No more excuses for Derek Carr as he enters Year 4 in Jon Gruden's system, which returns a pair of Pro Bowlers in running back Josh Jacobs and tight end Darren Waller and should see a jump in productivity from receiver Henry Ruggs III, right?

To be fair, Carr has never publicly complained about his station with the Raiders and claimed he would "probably quit football" than play for another team, saying he'd "rather go down with the ship" if he had to. Yeah, he also torpedoed his own trade value with the decree but with his contract situation -- the guaranteed money in the five-year, $125 million extension he signed in 2017 is all paid out and he is entering the penultimate year of the deal -- Carr, in search of another extension, might be entering a make-or-break season. Even if he is coming off career highs in passing yards (4,103), passer rating (101.4) and Total QBR (71.0) Still, a reimagined offensive line, in the wake of center Rodney Hudson, right guard Gabe Jackson and right tackle Trent Brown all being traded away, offers a hint of apprehension.

Is defensive coordinator Gus Bradley the miracle-worker the Raiders need to overcome last year's porous D that cost them late in losses to the Chiefs, Chargers and Dolphins?

He had better be. It only seems like the Raiders have been looking for a dominant defense since Howie Long, Lyle Alzado, Ted Hendricks, Matt Millen, Mike Haynes and Lester Hayes were suiting up.
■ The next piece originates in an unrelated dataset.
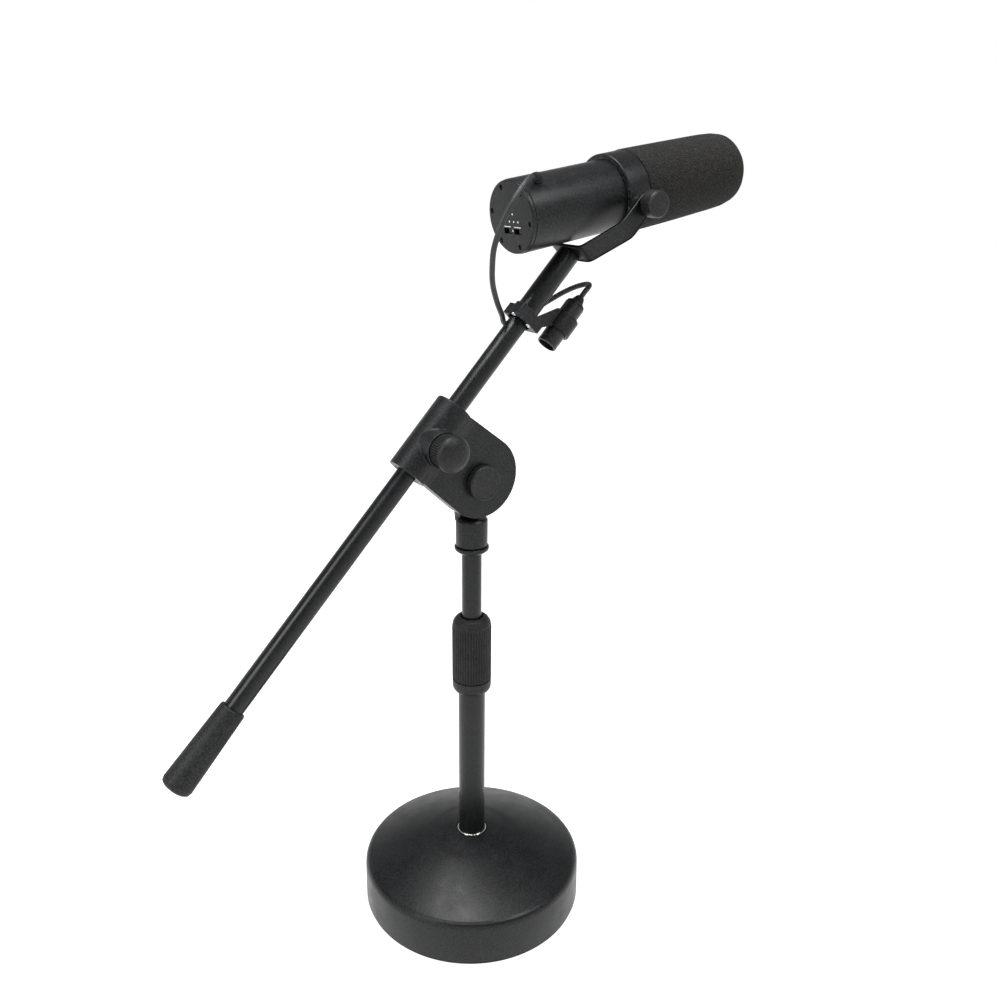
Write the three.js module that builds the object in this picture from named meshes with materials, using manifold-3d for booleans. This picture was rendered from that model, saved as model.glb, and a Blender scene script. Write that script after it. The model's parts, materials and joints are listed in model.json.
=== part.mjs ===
// Desktop microphone stand: a weighted round base, a telescopic mast with a twist clutch, a pivoting
// boom with a rubber grip, and a yoke-mounted broadcast microphone with its lead and connector.
// Millimetres, +Z up, origin at the centre of the base's underside. The boom lies in the XZ plane.

import * as THREE from 'three';
import { mergeVertices } from 'three/addons/utils/BufferGeometryUtils.js';
import Module from 'manifold-3d';

const wasm = await Module();
wasm.setup();

// ---------------------------------------------------------------- driving dimensions
const GAP = 0.3; // clearance between separate pieces
const FINE = 16; // sides of a screw or pin
const ROUND = 28; // sides of an ordinary turned piece
const WIDE = 44; // sides of the base's pieces

// base
const BASE_RADIUS = 94.2;
const BASE_TOP_RADIUS = 93.9;
const SKIRT_TOP = 33;
const HUB_HEIGHT = 65;
const DOME_EDGE_RADIUS = 84;
const DOME_DROP = 21.4;
const DOME_POWER = 1.7;
const SHELL_WALL = 3;
const HUB_HOLE_RADIUS = 13;
const PAD_THICKNESS = 2.2;
const PLATE_TOP = 4.1;
const WEIGHT_WEB_BOTTOM = 10.5;
const WEIGHT_WEB_TOP = 27.7;
const WEIGHT_TOP = 44;
const BOLT_RADIUS = 4;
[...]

So yeah, a competent defense authored by the architect of the Legion of Boom would be a huge upgrade.

Bradley does have youth on his side, with the likes of safety Johnathan Abram, cornerbacks Trayvon Mullen and Damon Arnette and defensive ends Maxx Crosby, Clelin Ferrell and Yannick Ngakoue. None of it matters, though, if the re-tooled defense can't get a stop in crunch time. And as Bradley said, it's a "race to maturity" for his unit, which was the No. 25 overall defense last season and had just 21 sacks, which ranked 29th, and 15 takeaways while giving up the third-most points in the NFL.
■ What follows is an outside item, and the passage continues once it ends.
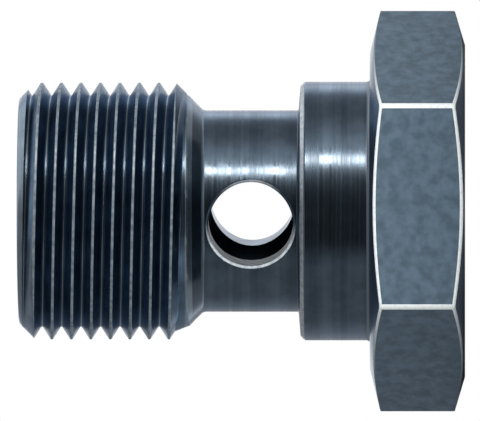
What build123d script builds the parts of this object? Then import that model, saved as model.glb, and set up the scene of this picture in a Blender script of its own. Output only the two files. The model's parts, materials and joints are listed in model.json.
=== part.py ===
from build123d import *
from math import cos, radians, sin, sqrt, tan
import os

# Banjo bolt (hollow bolt) with an M20 x 1.5 threaded end, turned and drilled from one
# hexagon steel bar. It stands on its head: the origin is the centre of the head's outer
# face, +Z runs along the bolt's axis to the threaded tip, two hexagon corners point
# along X and two flats face along Y. All lengths are in millimetres.

# Hexagon head
across_flats = 26.8            # 27 mm spanner size, less the bar's own tolerance
corner_radius = 0.45           # broken edge between neighbouring flats
head_height = 7.3              # outer face to the washer seat
outer_face_radius = 12.75      # flat circle left inside the outer chamfer
outer_chamfer_angle = 16.5     # from the outer face, in degrees
seat_radius = 12.2             # flat washer seat left inside the inner chamfer
seat_chamfer_angle = 14.0      # from the washer seat, in degrees

# Collar that centres the banjo fitting and its washer
collar_radius = 9.95
collar_end = 12.65             # rim of the collar's front face
collar_chamfer = 0.35
seat_fillet = 0.25             # where the collar meets the washer seat

# Waist, the oil gallery that the banjo fitting surrounds
waist_radius = 7.75
waist_start = 12.8             # the collar's front face leans in to this height
waist_end = 20.1
collar_foot_fillet = 0.12      # small, so that it stays clear of the cross hole
run_in_fillet = 0.5            # where the cone to the thread begins

# Threaded end, left at the crest cylinder of the M20 x 1.5 thread
crest_radius = 9.875           # 19.75 mm, inside the 6g limits for the major diameter
run_in_angle = 45.0            # cone from the waist up to the crest
tip_chamfer = 1.25             # at 45 degrees, past the thread's root
tip_round = 0.4                # rounded corner between the tip face and its chamfer
overall_length = 34.3

# Axial bore, drilled from the tip
bore_radius = 5.0
bore_floor = 12.8              # where the full diameter ends and the drill point begins
drill_point_angle = 118.0      # included angle of a standard twist drill
bore_mouth_chamfer = 0.6

# Cross hole, drilled right through the waist into the axial bore
cross_hole_radius = 3.25
cross_hole_height = 16.4
cross_hole_turn = 9.9          # angle between the hole's axis and the flats' normal
cross_hole_break = 0.2         # deburred rim on both openings

# Lengths that follow from the driving ones
corner_reach = across_flats / 2 / cos(radians(30))
stock_radius = corner_reach + 1.0
outer_chamfer_height = (stock_radius - outer_face_radius) * tan(radians(outer_chamfer_angle))
seat_chamfer_height = (stock_radius - seat_radius) * tan(radians(seat_chamfer_angle))
thread_start = waist_end + (crest_radius - waist_radius) / tan(radians(run_in_angle))
drill_point_height = bore_radius / tan(radians(drill_point_angle / 2))
cross_direction = (-sin(radians(cross_hole_turn)), -cos(radians(cross_hole_turn)), 0)
cross_plane = Plane(origin=(0, 0, cross_hole_height), z_dir=cross_direction)
same_place = 0.01              # how near a corner or an edge has to be to a named height


def corners_at(sketch, radius, height):
    """The corners of a half profile that lie at this radius and height."""
    spot = Vector(radius, 0, height)
    return sketch.vertices().filter_by(lambda corner: (Vector(*corner) - spot).length < same_place)


def is_outer_rim(edge):
    """True for the saddle-shaped rims that the cross hole leaves on the waist."""
    middle = edge @ 0.5
    on_waist = abs(sqrt(middle.X**2 + middle.Y**2) - waist_radius) < same_place
    return on_waist and edge.geom_type == GeomType.BSPLINE


# The turned envelope: half the lengthwise section of what the lathe leaves
with BuildSketch(Plane.XZ) as turned_profile:
    with BuildLine():
        Polyline(
            (0, 0),
            (outer_face_radius, 0),
            (stock_radius, outer_chamfer_height),
            (stock_radius, head_height - seat_chamfer_height),
            (seat_radius, head_height),
            (collar_radius, head_height),
            (collar_radius, collar_end - collar_chamfer),
            (collar_radius - collar_chamfer, collar_end),
            (waist_radius, waist_start),
            (waist_radius, waist_end),
            (crest_radius, thread_start),
            (crest_radius, overall_length - tip_chamfer),
            (crest_radius - tip_chamfer, overall_length),
            (0, overall_length),
            close=True,
        )
    make_face()
    fillet(corners_at(turned_profile.sketch, collar_radius, head_height), radius=seat_fillet)
    fillet(corners_at(turned_profile.sketch, waist_radius, waist_start), radius=collar_foot_fillet)
    fillet(corners_at(turned_profile.sketch, waist_radius, waist_end), radius=run_in_fillet)
    tip_corner = corners_at(turned_profile.sketch, crest_radius - tip_chamfer, overall_length)
    fillet(tip_corner, radius=tip_round)

# The axial bore: half the lengthwise section of what the drill and countersink remove
with BuildSketch(Plane.XZ) as bore_profile:
    with BuildLine():
        Polyline(
            (0, bore_floor - drill_point_height),
            (bore_radius, bore_floor),
            (bore_radius, overall_length - bore_mouth_chamfer),
            (bore_radius + bore_mouth_chamfer, overall_length),
            (0, overall_length),
            close=True,
        )
    make_face()

with BuildPart() as banjo_bolt:
    # Hexagon bar as long as the bolt, with its edges slightly rounded
    with BuildSketch(Plane.XY):
        RegularPolygon(across_flats / 2, side_count=6, major_radius=False)
        fillet(vertices(), radius=corner_radius)
    extrude(amount=overall_length)
    # Turning leaves the hexagon only on the head and chamfers both its ends
    revolve(turned_profile.sketch, axis=Axis.Z, mode=Mode.INTERSECT)
    # Bore from the tip
    revolve(bore_profile.sketch, axis=Axis.Z, mode=Mode.SUBTRACT)
    # Cross hole through both walls of the waist, with its outer rims deburred
    with BuildSketch(cross_plane):
        Circle(cross_hole_radius)
    extrude(amount=corner_reach, both=True, mode=Mode.SUBTRACT)
    chamfer(edges().filter_by(is_outer_rim), length=cross_hole_break)

banjo_bolt.part.label = "banjo_bolt"
os.makedirs("parts", exist_ok=True)
export_step(banjo_bolt.part, "parts/banjo_bolt.step")
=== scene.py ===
# %% [markdown]
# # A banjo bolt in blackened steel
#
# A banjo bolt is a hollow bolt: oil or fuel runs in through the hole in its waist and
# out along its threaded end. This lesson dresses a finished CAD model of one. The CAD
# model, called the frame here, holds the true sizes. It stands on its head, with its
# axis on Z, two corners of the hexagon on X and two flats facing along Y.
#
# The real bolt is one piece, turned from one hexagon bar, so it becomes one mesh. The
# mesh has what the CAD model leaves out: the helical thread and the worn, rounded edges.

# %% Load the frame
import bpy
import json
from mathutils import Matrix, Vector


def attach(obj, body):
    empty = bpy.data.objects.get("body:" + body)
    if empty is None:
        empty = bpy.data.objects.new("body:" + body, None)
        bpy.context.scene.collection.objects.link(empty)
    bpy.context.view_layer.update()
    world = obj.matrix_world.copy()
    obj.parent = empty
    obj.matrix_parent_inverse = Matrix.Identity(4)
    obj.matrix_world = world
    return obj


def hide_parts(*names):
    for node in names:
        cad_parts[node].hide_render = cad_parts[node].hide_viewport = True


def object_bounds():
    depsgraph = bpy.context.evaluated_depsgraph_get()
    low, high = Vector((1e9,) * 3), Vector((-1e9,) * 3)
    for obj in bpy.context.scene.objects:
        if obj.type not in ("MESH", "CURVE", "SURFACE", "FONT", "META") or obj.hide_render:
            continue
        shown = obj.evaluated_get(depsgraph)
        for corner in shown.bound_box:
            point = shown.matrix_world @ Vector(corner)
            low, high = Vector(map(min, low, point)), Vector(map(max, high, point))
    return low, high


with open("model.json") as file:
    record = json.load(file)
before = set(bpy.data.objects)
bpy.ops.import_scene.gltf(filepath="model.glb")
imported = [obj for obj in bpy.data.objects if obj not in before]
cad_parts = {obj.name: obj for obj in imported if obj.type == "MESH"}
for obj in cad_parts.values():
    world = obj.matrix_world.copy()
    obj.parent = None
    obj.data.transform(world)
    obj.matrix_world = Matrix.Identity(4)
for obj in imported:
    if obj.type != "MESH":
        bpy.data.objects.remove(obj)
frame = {"nodes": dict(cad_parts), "record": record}
cad_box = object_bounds()
print("solids in the frame:", sorted(frame["nodes"]))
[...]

Did the Raiders really have the worst offseason of any team in the NFL?

Define worst. Yeah, we know all about Bill Barnwell's less-than-inspiring assessment. And Carr did take umbrage with it. Kind of.

"You know I love, absolutely love, [people saying] we had the worst offseason, all that kind of stuff," Carr said. "Time will tell. We'll see. But we believe that we've gotten better, and we believe that we're progressing. It's an exciting time for me."

Besides, if you can't truly judge a draft class until two or three years out, shouldn't it be the same for offseasons? Look, the Raiders had epic needs on defense and five of their seven draft picks were on that side of the ball. In free agency, the Raiders added Ngakoue and amplified an already-electric offense with running back Kenyan Drake and receivers Willie Snead IV and John Brown. Still, they did create a new need with the retooling of the offensive line, as mentioned above. The answer then? Too soon to tell.

While Gruden may have the most job security in the NFL, courtesy of that 10-year contract, might his seat get a little warm if the Raiders collapse again at the end of the season?

A short answer to a long question -- yes. Now, that does not mean that Gruden is about to lose his job anytime soon. On one hand, the Raiders have shown improvement in the win-column, going from four victories his first year back to seven in 2019 to eight last season. On the other hand, the Raiders have had disheartening collapses the last two seasons after playoff-contending starts -- 6-4 in 2019, 6-3 in 2020 -- and Gruden's record in December and January is just 8-22 his last six years as a head coach (2006-08 with Tampa Bay, 2018-20 with the Raiders).

In Gruden's first stop with the Raiders (1998-2001), he had them in the AFC title game in Year 3. Now, he's got to contend twice a year with an established star QB in the Kansas City Chiefs' Patrick Mahomes and a rising star QB in the Los Angeles Chargers' Justin Herbert. True, the heat is rising but no one is going to put more pressure on Gruden than himself.